Once at The Quest, Ellison and Fitzpatrick hook up with four other organizers and waste no time descending on the line of smoking, fidgety teens and twentysomethings waiting to gain admission to the D12 show. SUVs from radio stations are parked nearby, sub-woofer speakers blaring. At 101.3 KDWB's truck, three U. of M. student interns nod their ponytails to the beat and hand out drink cozies emblazoned with the station's name. One of them, 20-year-old Jenny Barter, says of the YVP organizers that she's glad "someone is taking advantage of these crowds other than radio stations."

At the end of the line, Nicole Switzer Barnum, 20, wearing a pink tank top over a black bra, moseys over to the organizers and inquires about what is going on, motivated, she says, by the fact that "we got to wait in line for a long-ass time." Presented with the YVP pitch, she responds gamely. "Sure, I'll vote. Who's running?"

"There are two guys," an organizer explains. "One is named Bush and one is Kerry." Barnum blows out a mouthful of smoke and reviews the list. "Bush. And what's that other guy you said? Jerry?"

The crowd gets significantly less receptive when the line starts moving. Kids scramble for their tickets and IDs, and the organizers begin to get a lot of brush-offs: "I never vote," a boy says emphatically; "I'm not voting. I don't feel like it," another says firmly. A blond girl done up in a goth outfit with ticket poised in a black-nailed hand icily offers,"I think at the end of the line people will be more interested in what you have to say."

"I just personally want to know who you're voting for," I hear one YVP volunteer pleading. "I don't think my parents let me vote," says an 18-year-old woman who's wearing a pink porkpie hat, a pink tube top, copious amounts of glitter, and a miniskirt with knee-high boots. If they did let her, she'd vote for Bush.

The Young Voter Project canvassers thank her and move on.

Earlier this year, the Republican National Committee and the Bush-Cheney campaign filed a complaint with the Federal Election Commission saying 527s are effectively operations of the Democratic National Committee. Senators McCain and Feingold testified angrily at an FEC hearing against the 527s, but the commission voted to delay a decision for 90 days, and any ruling they make will not affect this election. That prompted the Republicans—who have been funneling soft money to less transparent 501(c) nonprofits, which often produce "issue ads"—to belatedly jump on the 527 bandwagon by activating their own, like the Progress for America Voter Fund.
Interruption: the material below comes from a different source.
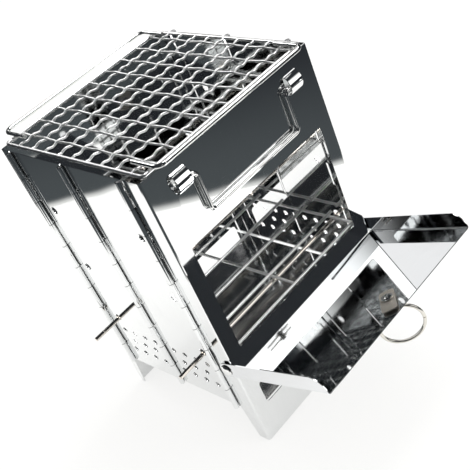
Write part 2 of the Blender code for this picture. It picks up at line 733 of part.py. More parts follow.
# The ring is split like a key ring and hangs straight down through its eye
def make_pull_ring(strap, eye):
    steps = 28
    path = []
    for step in range(steps + 1):
        angle = RING_CUT + RING_CUT_WIDTH / 2
        angle += (2 * math.pi - RING_CUT_WIDTH) * step / steps
        path.append((0, RING_RADIUS * math.sin(angle), RING_RADIUS * (math.cos(angle) - 1)))
    hang = math.asin(math.sin(DOOR_RISE) * math.cos(LATCH_TURN))
    mesh = wires([path], RING_WIRE_RADIUS)
    return mounted("pull_ring", mesh, BRIGHT_WIRE, strap, eye, (0, hang, 0))


# Both ends of the bail turn outward into the lugs
def make_bail(parent):
    stub = LUG_OUT + LUG_WIDTH / 2 - GAP
    low = BAIL_LEVEL - BAIL_DROP
    right_half = [(BAIL_SPREAD, BAIL_OUT, low), (BAIL_SPREAD, BAIL_OUT, BAIL_LEVEL)]
    right_half += [(stub, BAIL_OUT, BAIL_LEVEL)]
    left_half = [(-x, y, z) for x, y, z in reversed(right_half)]
    mesh = wires([bent_path(left_half + right_half, BAIL_BEND)], BAIL_WIRE_RADIUS)
    mesh.transform(Matrix.Translation((BAIL_CENTRE, 0, 0)))
    return piece("carrying_bail", mesh, BRIGHT_WIRE, (BAIL_CENTRE, BAIL_OUT, BAIL_LEVEL), parent)


# A crimped wire's height at its crossings and crimps alternates, so that the wires weave.
# The crossings are many and shallow, so the net is welded with the MANIFOLD solver.
def crimped_wire(length, first, step, sign, place):
    index = -int(first / step)
    points = [place(0, 0)]
    while first + index * step < length - 2 * NET_WIRE_RADIUS:
        along = first + index * step + CRIMP_SHIFT
        if along > NET_WIRE_RADIUS:
            points.append(place(along, sign * (-1) ** (index % 2) * NET_CRIMP))
        index += 1
    points.append(place(length, 0))
    return points


# Wires stand at their pitch, as many as the frame has room for
def wire_places(first, pitch, length):
    room = length - first - FRAME_BEND - NET_WIRE_RADIUS
    return [first + wire * pitch for wire in range(int(room / pitch) + 1)]


def make_net(parent):
    left = -FRAME_WIDTH / 2
    rear = FRAME_FRONT + FRAME_DEPTH
    corners = [(left, FRAME_FRONT), (-left, FRAME_FRONT), (-left, rear), (left, rear)]
    corners = [(x, y, NET_LEVEL) for x, y in corners]
    middle = (0, FRAME_FRONT, NET_LEVEL)
    loop = bent_path([middle] + corners[1:] + corners[:1] + [middle], FRAME_BEND)
    mesh = wires([loop[:-1]], FRAME_RADIUS, cyclic=True)
    net = piece("cooking_net", mesh, BRIGHT_WIRE, (0, 0, NET_LEVEL), parent)
    across = []
    for wire, place in enumerate(wire_places(NET_FIRST_ALONG, NET_PITCH_ALONG, FRAME_DEPTH)):
        across.append(crimped_wire(
            FRAME_WIDTH, NET_FIRST_ACROSS, NET_PITCH_ACROSS / CRIMPS_ACROSS, (-1) ** wire,
            lambda run, rise: (left + run, FRAME_FRONT + place, NET_LEVEL + rise),
        ))
    along = []
    for wire, place in enumerate(wire_places(NET_FIRST_ACROSS, NET_PITCH_ACROSS, FRAME_WIDTH)):
        along.append(crimped_wire(
            FRAME_DEPTH, NET_FIRST_ALONG, NET_PITCH_ALONG / CRIMPS_ALONG, -(-1) ** wire,
            lambda run, rise: (left + place, FRAME_FRONT + run, NET_LEVEL + rise),
        ))
    join_shape(net, wires(across, NET_WIRE_RADIUS, 1), "UNION", "MANIFOLD")
    join_shape(net, wires(along, NET_WIRE_RADIUS, 1), "UNION", "MANIFOLD")
    return net


# A handle lies on the net, with its legs welded over the frame rod
def make_net_handle(name, edge, outward, parent):
    level = NET_LEVEL + max(FRAME_RADIUS, NET_CRIMP + NET_WIRE_RADIUS) + GAP + HANDLE_RADIUS
    inner = edge - outward * HANDLE_IN
    outer = edge + outward * HANDLE_OUT
    corners = [(-HANDLE_SPREAD, inner, level), (-HANDLE_SPREAD, outer, level)]
    corners += [(HANDLE_SPREAD, outer, level), (HANDLE_SPREAD, inner, level)]
    mesh = wires([bent_path(corners, HANDLE_BEND)], HANDLE_RADIUS)
    return piece(name, mesh, BRIGHT_WIRE, (0, edge, level), parent)


def main():
    rear = make_rear_panel()
    front_halves = {}
    for side, word in ((-1, "left"), (1, "right")):
        rear_half = make_half_side(
            f"{word}_rear_side", side, MIDDLE_AXIS, REAR_AXIS, REAR_ROD, rear, REAR_AXIS)
        front_half = make_half_side(
            f"{word}_front_side", side, FRONT_AXIS, MIDDLE_AXIS, FRONT_ROD, rear_half, MIDDLE_AXIS)
        front_halves[side] = front_half
        make_hinge_pin(f"{word}_rear_hinge_pin", side, REAR_AXIS, rear)
        make_hinge_pin(f"{word}_middle_hinge_pin", side, MIDDLE_AXIS, rear_half)
    front = make_front_panel(front_halves[-1])
    for side, word in ((-1, "left"), (1, "right")):
        make_hinge_pin(f"{word}_front_hinge_pin", side, FRONT_AXIS, front)
        make_door_rivet(f"{word}_door_rivet", side, front)
    door = make_door(front)
    make_latch(door)
    make_bail(front)
    make_support_rod("front_support_rod", FRONT_ROD, rear)
    make_support_rod("rear_support_rod", REAR_ROD, rear)
    make_grate(rear)
    make_ash_plate(rear)
    net = make_net(rear)
    make_net_handle("front_net_handle", FRAME_FRONT, -1, net)
    make_net_handle("rear_net_handle", FRAME_FRONT + FRAME_DEPTH, 1, net)


main()
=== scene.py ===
import math

import bmesh
import bpy
from mathutils import Matrix, Vector


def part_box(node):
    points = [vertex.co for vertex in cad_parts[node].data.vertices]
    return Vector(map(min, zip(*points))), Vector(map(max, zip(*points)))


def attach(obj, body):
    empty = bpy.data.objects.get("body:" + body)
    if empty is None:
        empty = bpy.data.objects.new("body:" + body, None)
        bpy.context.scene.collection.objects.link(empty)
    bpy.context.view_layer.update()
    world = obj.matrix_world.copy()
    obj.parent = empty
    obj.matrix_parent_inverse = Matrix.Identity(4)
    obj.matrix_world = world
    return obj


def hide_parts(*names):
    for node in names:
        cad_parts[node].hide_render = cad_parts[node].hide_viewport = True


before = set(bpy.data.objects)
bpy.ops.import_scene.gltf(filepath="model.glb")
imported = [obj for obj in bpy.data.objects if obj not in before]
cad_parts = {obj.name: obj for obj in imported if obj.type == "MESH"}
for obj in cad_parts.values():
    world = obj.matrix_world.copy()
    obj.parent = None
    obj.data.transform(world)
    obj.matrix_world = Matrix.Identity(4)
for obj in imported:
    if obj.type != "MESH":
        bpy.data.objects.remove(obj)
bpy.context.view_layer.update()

# ---------------------------------------------------------------- rear panel
# The rear panel is one bent sheet of mirror polished stainless steel with a
# draft opening at its foot and a hem along its top. Both side edges are rolled
# into every other knuckle of the hinges.


# A new node with its settings, and its inputs set or linked by name
def put(tree, kind, settings=None, **values):
    made = tree.nodes.new(kind)
    for key, value in (settings or {}).items():
        setattr(made, key, value)
    for name, value in values.items():
        join(tree, value, made.inputs[name.replace("_", " ")])
    return made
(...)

This legal skirmish correlates with a larger tactical shift. With the unions behind them, Democrats historically have been better at getting out the vote. But the success of Karl Rove's "72-hour plan" of precinct-by-precinct organizing in the 2002 congressional elections has thrown the two parties into something of a grassroots arms race.

The Bush-Cheney campaign has reached out to at least 1,600 "friendly congregations," and it is encouraging volunteers to set up their own "precincts" of friends and family across the country, to which they then email registration and absentee voting information. "That's how they do ground organizing and reach into places parties and candidates can't get into," explains Robert Richman, the ACT director in Minnesota.

By law, 527s are prohibited from coordinating with the national parties. Nor can 527s simply give their databases to the DNC or RNC, though they can sell their lists, or trade them for something of equal value—such as other lists.

So for the time being, 527s are more or less writing their own playbooks. "The thing about all those 527s is they are kind of mysterious," says Steve Schier, a political science professor at Minnesota's Carleton College. "They're obviously having an effect on the election, but can't be held accountable the way a party could be. There's no way to cast a public verdict about these groups, and it makes politics more complicated and hard to figure out."

While the effectiveness and long-term legality of working on behalf of candidates without coordinating directly with campaigns is a great unknown, for Democrats the 527s' non-campaign status dovetails nicely with the emotional energy driving many liberals, which is less inspired by Kerry than by a desire to bring down Bush.